I wonder what these students are planning on doing with their education. It’s true that some things have opened up — video game music and the like ‐ but it’s also true that a number of performing arts groups have disappeared. I wonder how the number of new jobs compares to the number of defunct orchestras, opera musical theater and ballet companies.

14. March 2009 · 2 comments · Categories: Oboe

Read the twitter quote below to know what triggered this.

I’ve taught a lot of oboe students. Really. I ran into an acquaintance a while back and she was talking about her daughter and how she doesn’t play oboe any longer; I had forgotten that I drove to her house to teach the girl! There are some others I can no longer remember too, which I find sad. How can I forget these students? Weird.

But … to the volume issue. This has been an interesting thing to deal with. I have had some students that never get past a mezzo forté on the oboe. It doesn’t matter what I do, they simply can’t or won’t produce more sound. The students who are like that are also students who talk very quietly. One said she never yells. Another, when I said regarding a cadenza, “Now’s your chance to shine! Show off! Give us your expressive self!” (or some such thing), shyly look at me. His quiet response? “What if I’m not expressive?”

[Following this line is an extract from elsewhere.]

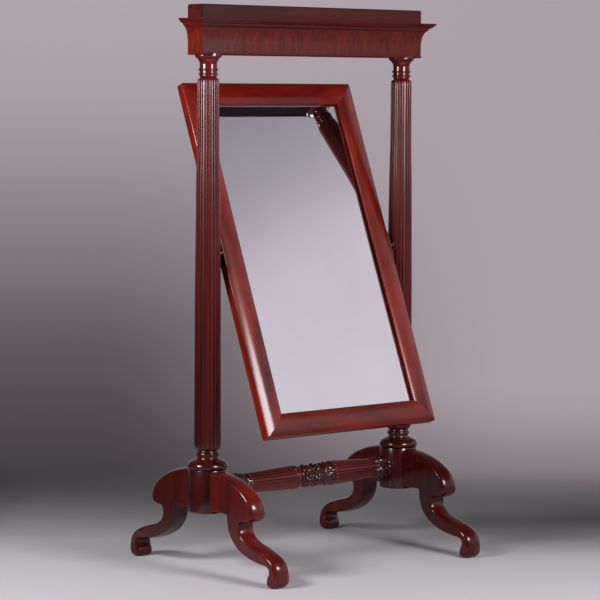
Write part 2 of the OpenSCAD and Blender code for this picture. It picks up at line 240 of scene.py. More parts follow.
def wood(name, dark, mid, light, along, streak=0.06, broad=26.0, spread=(0.30, 0.52, 0.76), lines=0.35,
         pores=0.5, rough=0.36, gloss=0.06, coat=1.0, coat_rough=0.1, coat_ior=1.5, bump=0.1, foot=None,
         rear=1.0, shift=0.0, lean=0.0, dull_top=False):
    """Timber, polished where it has a coat. along is the axis of the grain.

    streak is how much the figure is drawn out along the grain. foot paints light and shade down a post: it
    scales the colour low down and high up. rear paints shade on the side turned to the back. lean turns
    the grain with a board whose own axes stand upright. dull_top takes the polish off faces that look
    straight up, which would otherwise mirror the lights."""
    mat, tree, bsdf = nodes_of(name)
    link = tree.links.new
    coords = add(tree, "ShaderNodeTexCoord")
    place = add(tree, "ShaderNodeMapping")
    place.inputs["Location"].default_value = (shift, shift * 0.7, shift * 1.3)
    place.inputs["Rotation"].default_value = (lean, 0, 0)
    link(coords.outputs["Object"], place.inputs["Vector"])

    def drawn_out(amount):
        node = add(tree, "ShaderNodeMapping")
        node.inputs["Scale"].default_value = [amount if axis == along else 1 for axis in "xyz"]
        link(place.outputs[0], node.inputs["Vector"])
        return node.outputs[0]

    # the broad figure, the fine lines of the grain and the open pores
    figure = add(tree, "ShaderNodeTexNoise", Scale=broad, Detail=5.0, Roughness=0.58, Distortion=0.7)
    link(drawn_out(streak), figure.inputs["Vector"])
    fine = add(tree, "ShaderNodeTexNoise", Scale=210.0, Detail=4.0, Roughness=0.6, Distortion=0.3)
    link(drawn_out(0.05), fine.inputs["Vector"])
    pore = add(tree, "ShaderNodeTexNoise", Scale=700.0, Detail=2.0, Roughness=0.6)
    link(drawn_out(0.035), pore.inputs["Vector"])
    tone = ramp(tree, list(zip(spread, (dark, mid, light))))
    link(figure.outputs["Fac"], tone.inputs[0])
    grain = ramp(tree, [(0.36, (0.50, 0.46, 0.46)), (0.62, (1.0, 1.0, 1.0))])
    link(fine.outputs["Fac"], grain.inputs[0])
    pits = ramp(tree, [(0.32, (0.42, 0.38, 0.40)), (0.43, (1.0, 1.0, 1.0))])
    link(pore.outputs["Fac"], pits.inputs[0])
    colour = mix(tree, "MULTIPLY", lines, tone.outputs[0], grain.outputs[0])
    colour = mix(tree, "MULTIPLY", pores, colour, pits.outputs[0])
    if foot or rear < 1:
        where = add(tree, "ShaderNodeSeparateXYZ")
        link(coords.outputs["Object"], where.inputs[0])
    # painted light and shade: darker low down, brighter high up
    if foot:
        height = add(tree, "ShaderNodeMapRange")
        for key, value in zip(("From Min", "From Max", "To Min", "To Max"), (FALLOFF_FROM, FALLOFF_TO, *foot)):
            height.inputs[key].default_value = value
        link(where.outputs["Z"], height.inputs["Value"])
        painted_falloff_tone = add(tree, "ShaderNodeCombineColor")
        for channel in painted_falloff_tone.inputs:
            link(height.outputs[0], channel)
        colour = mix(tree, "MULTIPLY", 1.0, colour, painted_falloff_tone.outputs[0])
    # painted shade on the side turned to the back
    if rear < 1:
        rear_shade_mask = smooth_step(tree, where.outputs["Y"], REAR_SHADE_FROM, REAR_SHADE_TO)
        colour = mix(tree, "MULTIPLY", rear_shade_mask, colour, (rear, rear, rear))
    link(colour, bsdf.inputs["Base Color"])
    shine = add(tree, "ShaderNodeMapRange")
    shine.inputs["To Min"].default_value = rough - 0.05
    shine.inputs["To Max"].default_value = rough + 0.08
    link(fine.outputs["Fac"], shine.inputs["Value"])
    roughness = shine.outputs[0]
    bsdf.inputs["Specular IOR Level"].default_value = gloss
    bsdf.inputs["Coat Weight"].default_value = coat
    if dull_top:
        faces_up = add(tree, "ShaderNodeSeparateXYZ")
        link(coords.outputs["Normal"], faces_up.inputs[0])
        link(smooth_step(tree, faces_up.outputs["Z"], *UPWARD, coat, 0.0), bsdf.inputs["Coat Weight"])
        unpolished = add(tree, "ShaderNodeMath", operation="MAXIMUM")
        link(roughness, unpolished.inputs[0])
        link(smooth_step(tree, faces_up.outputs["Z"], *UPWARD), unpolished.inputs[1])
        roughness = unpolished.outputs[0]
    link(roughness, bsdf.inputs["Roughness"])
    bsdf.inputs["Coat Roughness"].default_value = coat_rough
    bsdf.inputs["Coat IOR"].default_value = coat_ior
    relief = add(tree, "ShaderNodeBump", Strength=bump, Distance=0.0004)
    link(pore.outputs["Fac"], relief.inputs["Height"])
    link(relief.outputs[0], bsdf.inputs["Normal"])
    return mat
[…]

Other students are so loud I lean the oboe against my ear to block a bit of the volume, for fear of ear damage. I have had to say, “You really must play softer or your hearing is going to be hurt by the loud oboe.” There are fewer of this sort, but they do exist.

I’ve played on the reeds of both of these groups and I can play softly and I can play loudly on their reeds. It’s not always the reeds! It may be the reeds in some instances (possibly so with that Twitter comment, since the mother obviously heard softer playing before), but not always. It can be the oboe, of course, but since I do play students’ reeds on occasion (rarely these days), I know when it’s not. It can be an embouchure issue, to be sure. Even more it can be an air issue. (We have to work, folks … we don’t just lightly blow air through an oboe.)

But sometimes? Sometimes we just play like who we are. I really do believe that.